En Argentina, los menores de 16 años tienen licencia para matar. No importa la gravedad de su crimen, la agresividad de su accionar ni la maldad de su designio: ellos no responden ante la justicia penal. Hay una suerte de “zona liberada” para que los menores no punibles se cobren la vida de cualquier ciudadano.
Eso pasó con la pequeña Kim Gómez, a quien dos adolescentes (uno de ellos no punible), la arrastraron salvajemente contra el asfalto, colgada del auto que habían robado, hasta producirle una dolorosa y sangrienta muerte.
No podemos naturalizar semejante barbaridad. Es tiempo de que los menores de 16 años dejen de ser inmunes a la ley penal. Porque sin premios y castigos, no hay modo de regular la vida en sociedad. Y hoy, en vez de castigarlos, se premia a los menores asesinos con la más absoluta impunidad.
Ellos deberían responder ante la justicia penal ni bien cumplidos los 13 años. No es un guarismo antojadizo, sino una derivación de la coherencia normativa: a partir de esa edad, el código civil y comercial considera que acaba la niñez y empieza la adolescencia, acompañándola de capacidad para ciertos actos jurídicos (artículo 25 y siguientes). Y a partir de los 13 años, el Código Penal considera que el consentimiento comienza a producir efectos jurídicos (antes de esa edad, conforme el artículo 119, no hay consentimiento sexual válido).
La experiencia empírica demuestra que a los 13 años todas las personas desarrollan la capacidad psíquica necesaria para lograr una suficiente comprensión de la criminalidad de su conducta. Es decir, a partir de esa edad, los menores ya pueden ser destinatarios de sanciones penales.
No avalo con eso la consigna “delitos de mayores, penas de mayores”. La severidad de la pena siempre debe ajustarse a la edad del perpetrador. Lo que no quita que, a partir de los 13 años, los menores ya deban ser castigados por sus crímenes.
Y, si bien la pena para los menores debe ser tan severa como grave el delito, nunca puede ser perpetua. Aunque los adolescentes sean imputables, no dejan de ser personas cuyo desarrollo intelectual y emocional es incompleto. Una decisión a esa edad, por muy atroz que sea, no puede definir la suerte de toda su vida.
En este punto, es bueno diferenciar la imputabilidad de la punibilidad. La imputabilidad es la capacidad para comprender la criminalidad del hecho, que –por regla– ya la tiene un adolescente de 13 años. La punibilidad, en cambio, es el momento a partir del cual el Estado considera prudente penalizar al menor (hoy es a los 16 años). Lo que se debe bajar es la edad de inicio de punibilidad, porque un adolescente de 13 años es, a todas luces, imputable (aunque hoy no sea punible).

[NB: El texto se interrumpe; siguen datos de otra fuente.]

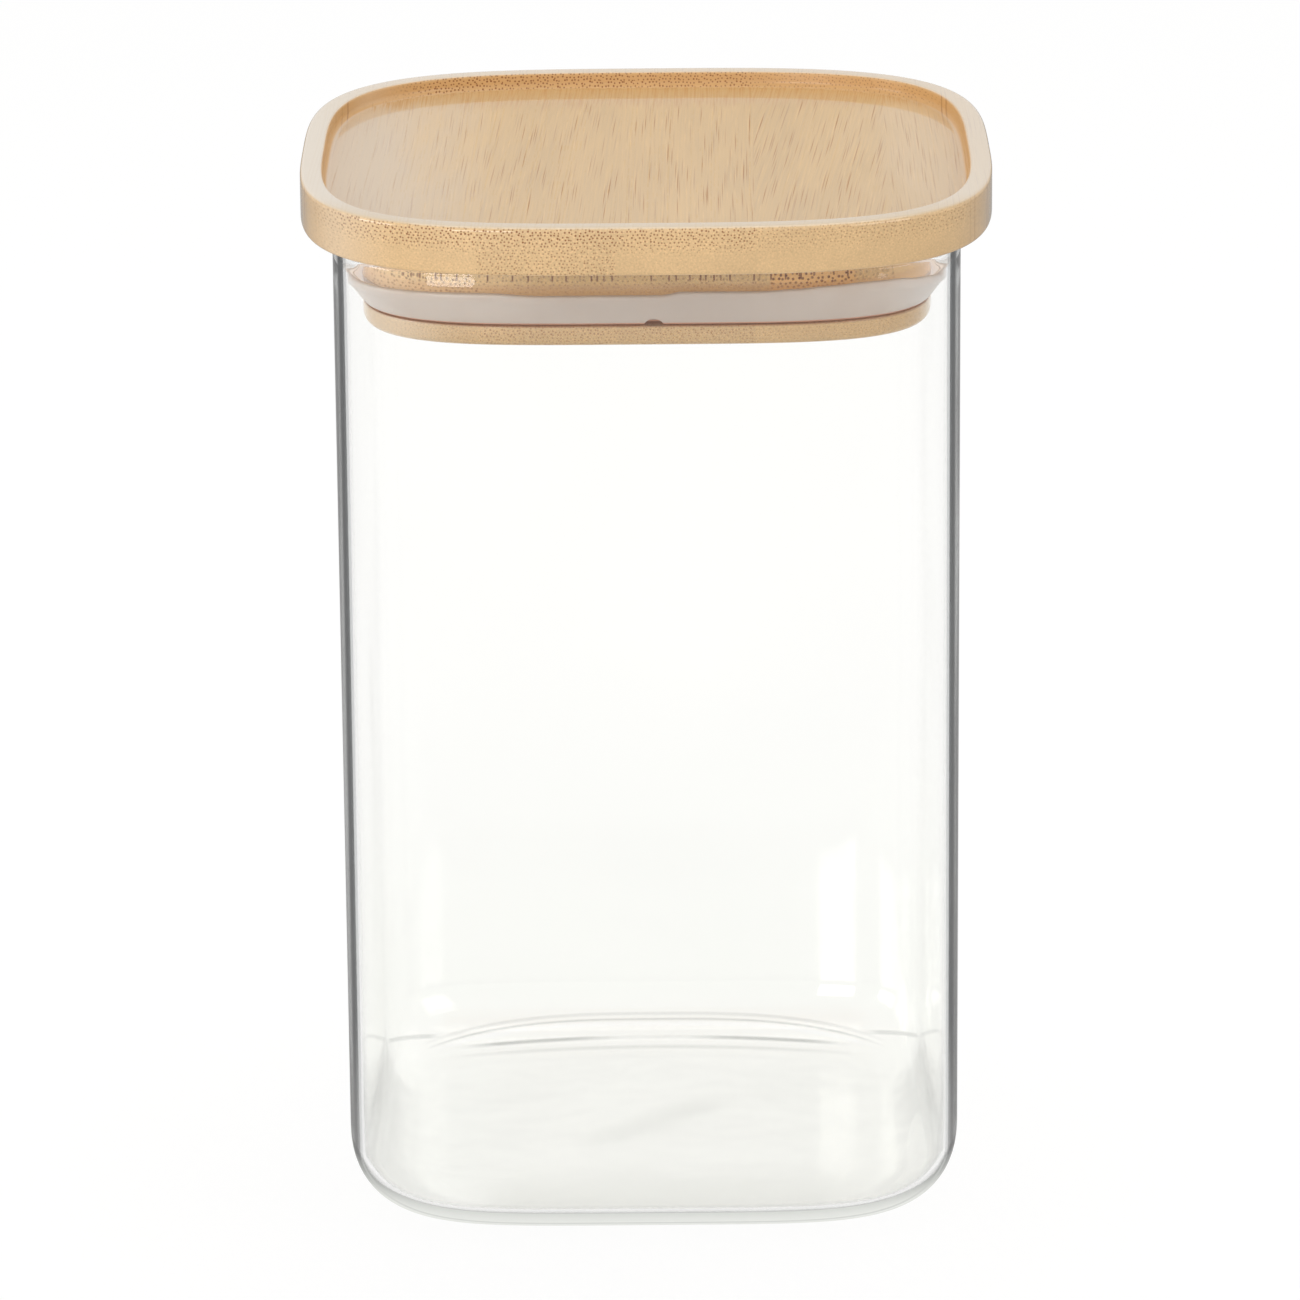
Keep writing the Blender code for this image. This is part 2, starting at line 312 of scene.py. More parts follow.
def make_seal():
    """The silicone hoop. Along the front its lip stands unevenly against the glass."""
    web = GROOVE_DEPTH - RING_GAP
    tip = LIP_THICKNESS / 2
    steps = 10

    def between(share, glass_inset, z, moved):
        """A ring at a share of the way from the flange's outline to the inside of the glass."""
        ring = []
        for (ax, ay, _, _), (gx, gy, gnx, gny) in zip(FLANGE, GLASS):
            inset = GLASS_WALL + glass_inset
            bx, by = gx - gnx * inset, gy - gny * inset
            level = lip_level(gx) * ease((-gy - 30 * MM) / (10 * MM)) if gy < 0 else 0.0
            ring.append(Vector((ax + (bx - ax) * share, ay + (by - ay) * share, z + level * moved)))
        return ring

    rings = [inset_ring(FLANGE, web, RING_BOTTOM)]
    for i in range(steps + 1):
        share = i / steps
        z = RING_BOTTOM + LIP_FLARE_RISE * share ** LIP_CURVE
        rings.append(between(share, LIP_GAP, z, share * LIP_FOLLOW))
    for inset, z in arc(tip, RING_BOTTOM + LIP_RISE - tip, tip, 0, 180, 10):
        rings.append(between(1.0, LIP_GAP + inset, z, 1.0))
    rise = LIP_FLARE_RISE + LIP_THICKNESS - LIP_ROOT_HEIGHT
    for i in range(1, steps + 1):
        share = 1 - i / steps
        z = RING_BOTTOM + LIP_ROOT_HEIGHT + rise * share ** LIP_CURVE
        rings.append(between(share, LIP_GAP + LIP_THICKNESS, z, share * LIP_FOLLOW))
    rings.append(inset_ring(FLANGE, 0.0, RING_TOP))
    rings.append(inset_ring(FLANGE, web, RING_TOP))
    piece = skin("silicone_seal", rings, True, "lid", "lid_seal", 50)

    # The mould notch in the lower edge at the front
    bpy.ops.mesh.primitive_cylinder_add(
        vertices=64, radius=NOTCH_RADIUS, depth=NOTCH_LENGTH, rotation=(math.pi / 2, 0, 0),
        location=(NOTCH_X, -FLANGE_HALF + 1.6 * MM - NOTCH_LENGTH / 2, RING_BOTTOM - 0.6 * MM))
    cutter = bpy.context.object
    cut = piece.modifiers.new("notch", "BOOLEAN")
    cut.operation = "DIFFERENCE"
    cut.object = cutter
    graph = bpy.context.evaluated_depsgraph_get()
    mesh = bpy.data.meshes.new_from_object(piece.evaluated_get(graph))
    piece.modifiers.clear()
    piece.data = mesh
    bpy.data.objects.remove(cutter, do_unlink=True)
    mesh.shade_smooth()
    mesh.set_sharp_from_angle(angle=math.radians(50))
    return piece


# Materials
def linear(rgb):
    """A colour of 0 to 255 a channel as the linear colour that shaders take."""
    out = []
    for c in rgb:
        v = c / 255
        out.append(v / 12.92 if v <= 0.04045 else ((v + 0.055) / 1.055) ** 2.4)
    return (*out, 1.0)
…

No faltarán los juristas y políticos ideologizados que sostengan que a los menores no hay que castigarlos, sino contenerlos para promover su “inclusión social”. Esta postura rebosa de inmoralidad. Ante todo, porque el castigo es un acto necesario para que impere la justicia. No se puede apañar a delincuentes imputables –sean mayores o menores– en desmedro de las víctimas. Pero, además, el castigo es también una invaluable herramienta de inclusión social: es la inclusión del menor imputable en las reglas de la convivencia social.
Las cosas no pueden seguir como si nada hubiese pasado. Sería resignarnos a que, en poco tiempo, suceda un nuevo asesinato similar al que sufrió Kim. Porque la culpa de su muerte, sin dudas, fue de los criminales que la asesinaron. Pero también de todos quienes se rehúsan a la baja de la edad de la punibilidad penal.
Kim debe ser la última víctima a manos de menores no punibles. Los legisladores están en deuda con ella, con sus padres y con la sociedad. Es hora de que abran los ojos, vean el sufrimiento de las víctimas y sancionen, de una vez por todas, la ley que baje la edad de punibilidad penal a los 13 años.
El gobierno del presidente Javier Milei –es justo decirlo– siempre ha mostrado una clara intención en este sentido. Pero, sin importar el color político, los legisladores no pueden hacerse los distraídos. En el primer mes de sesiones ordinarias, el Congreso de la Nación –tanto en diputados, como en senadores– debería sancionar la ley por unanimidad.
Para finalizar, así como otras leyes se denominaron haciendo homenaje a alguna víctima cuyo caso conmocionó y movilizó a la sociedad, propongo –previo consentimiento de los padres– que a esta ley se la llame “Ley Kim”. Les aseguro que la acompañará el clamor de todo un país.